STORED DATA start
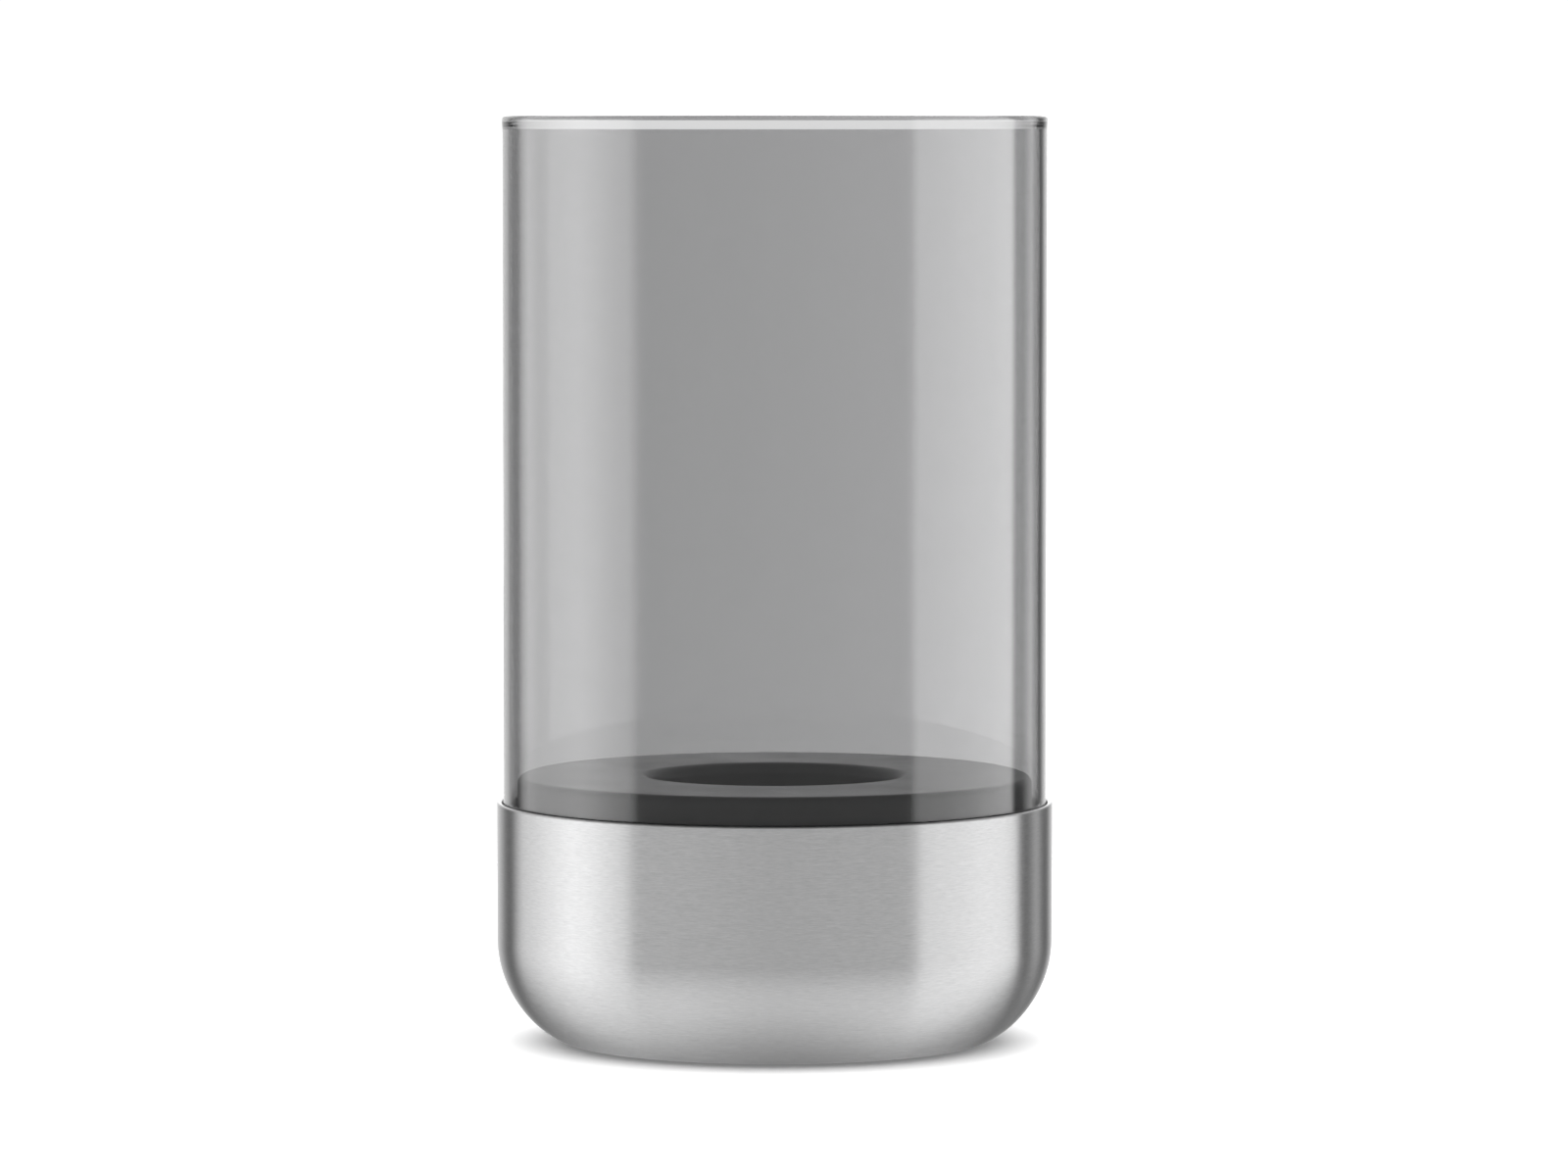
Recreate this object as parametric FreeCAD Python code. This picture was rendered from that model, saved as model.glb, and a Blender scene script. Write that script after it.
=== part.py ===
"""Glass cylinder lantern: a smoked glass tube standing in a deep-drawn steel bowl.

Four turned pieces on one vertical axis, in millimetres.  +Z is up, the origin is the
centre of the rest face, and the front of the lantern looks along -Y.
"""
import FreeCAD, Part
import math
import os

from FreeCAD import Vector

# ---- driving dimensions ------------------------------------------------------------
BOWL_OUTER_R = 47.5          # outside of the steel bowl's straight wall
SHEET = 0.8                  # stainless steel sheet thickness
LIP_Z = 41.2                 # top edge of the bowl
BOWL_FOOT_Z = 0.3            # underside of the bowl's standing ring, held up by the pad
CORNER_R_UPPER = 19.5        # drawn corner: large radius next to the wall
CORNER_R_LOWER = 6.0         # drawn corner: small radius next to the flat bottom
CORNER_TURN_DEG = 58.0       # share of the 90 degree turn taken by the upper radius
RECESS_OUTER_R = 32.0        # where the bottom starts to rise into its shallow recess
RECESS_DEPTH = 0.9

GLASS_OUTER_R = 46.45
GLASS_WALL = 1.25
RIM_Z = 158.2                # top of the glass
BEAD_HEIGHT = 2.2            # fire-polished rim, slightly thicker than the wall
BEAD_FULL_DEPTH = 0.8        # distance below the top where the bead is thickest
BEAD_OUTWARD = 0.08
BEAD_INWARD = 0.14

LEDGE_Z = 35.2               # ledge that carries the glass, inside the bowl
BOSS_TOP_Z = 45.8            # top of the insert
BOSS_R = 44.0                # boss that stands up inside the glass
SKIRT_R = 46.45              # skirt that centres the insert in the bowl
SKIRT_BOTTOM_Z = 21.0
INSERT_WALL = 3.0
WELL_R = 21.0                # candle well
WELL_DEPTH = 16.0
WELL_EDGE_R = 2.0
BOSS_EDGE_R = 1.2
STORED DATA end
DIRECTIONS -
Every line of the data above should be copied exactly.

SOLUTION -
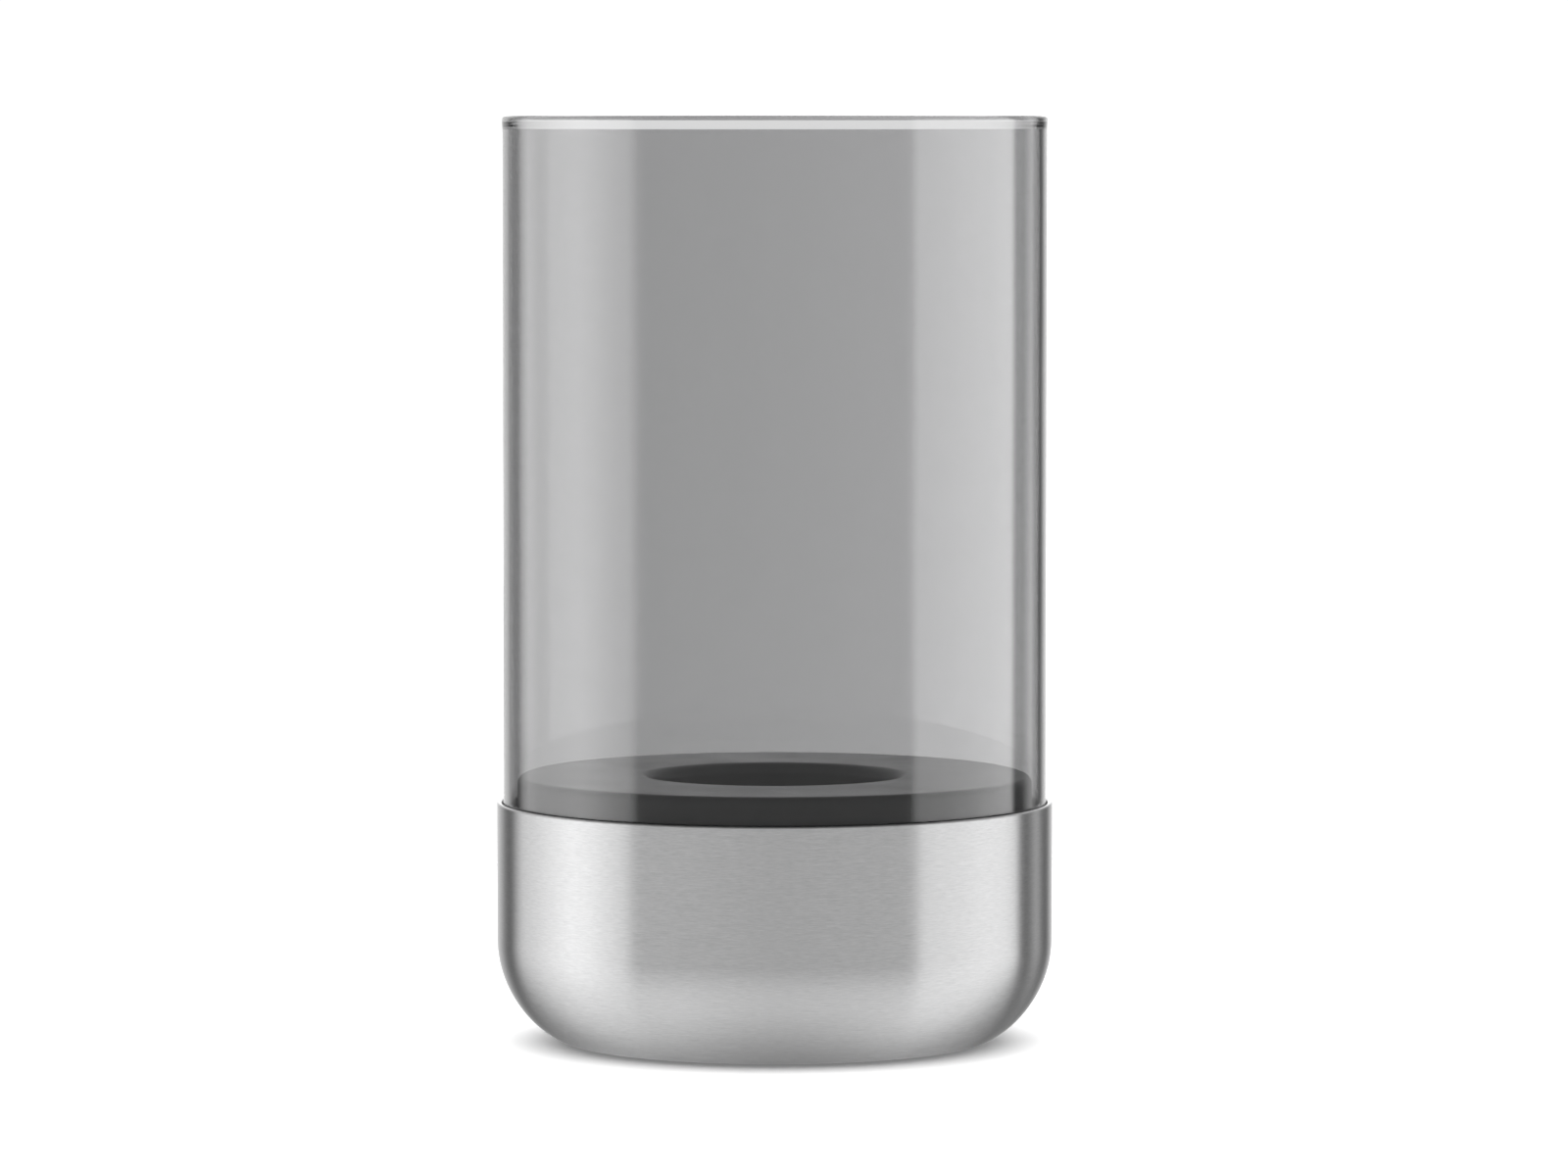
Recreate this object as parametric FreeCAD Python code. This picture was rendered from that model, saved as model.glb, and a Blender scene script. Write that script after it.
=== part.py ===
"""Glass cylinder lantern: a smoked glass tube standing in a deep-drawn steel bowl.

Four turned pieces on one vertical axis, in millimetres.  +Z is up, the origin is the
centre of the rest face, and the front of the lantern looks along -Y.
"""
import FreeCAD, Part
import math
import os

from FreeCAD import Vector

# ---- driving dimensions ------------------------------------------------------------
BOWL_OUTER_R = 47.5          # outside of the steel bowl's straight wall
SHEET = 0.8                  # stainless steel sheet thickness
LIP_Z = 41.2                 # top edge of the bowl
BOWL_FOOT_Z = 0.3            # underside of the bowl's standing ring, held up by the pad
CORNER_R_UPPER = 19.5        # drawn corner: large radius next to the wall
CORNER_R_LOWER = 6.0         # drawn corner: small radius next to the flat bottom
CORNER_TURN_DEG = 58.0       # share of the 90 degree turn taken by the upper radius
RECESS_OUTER_R = 32.0        # where the bottom starts to rise into its shallow recess
RECESS_DEPTH = 0.9

GLASS_OUTER_R = 46.45
GLASS_WALL = 1.25
RIM_Z = 158.2                # top of the glass
BEAD_HEIGHT = 2.2            # fire-polished rim, slightly thicker than the wall
BEAD_FULL_DEPTH = 0.8        # distance below the top where the bead is thickest
BEAD_OUTWARD = 0.08
BEAD_INWARD = 0.14

LEDGE_Z = 35.2               # ledge that carries the glass, inside the bowl
BOSS_TOP_Z = 45.8            # top of the insert
BOSS_R = 44.0                # boss that stands up inside the glass
SKIRT_R = 46.45              # skirt that centres the insert in the bowl
SKIRT_BOTTOM_Z = 21.0
INSERT_WALL = 3.0
WELL_R = 21.0                # candle well
WELL_DEPTH = 16.0
WELL_EDGE_R = 2.0
BOSS_EDGE_R = 1.2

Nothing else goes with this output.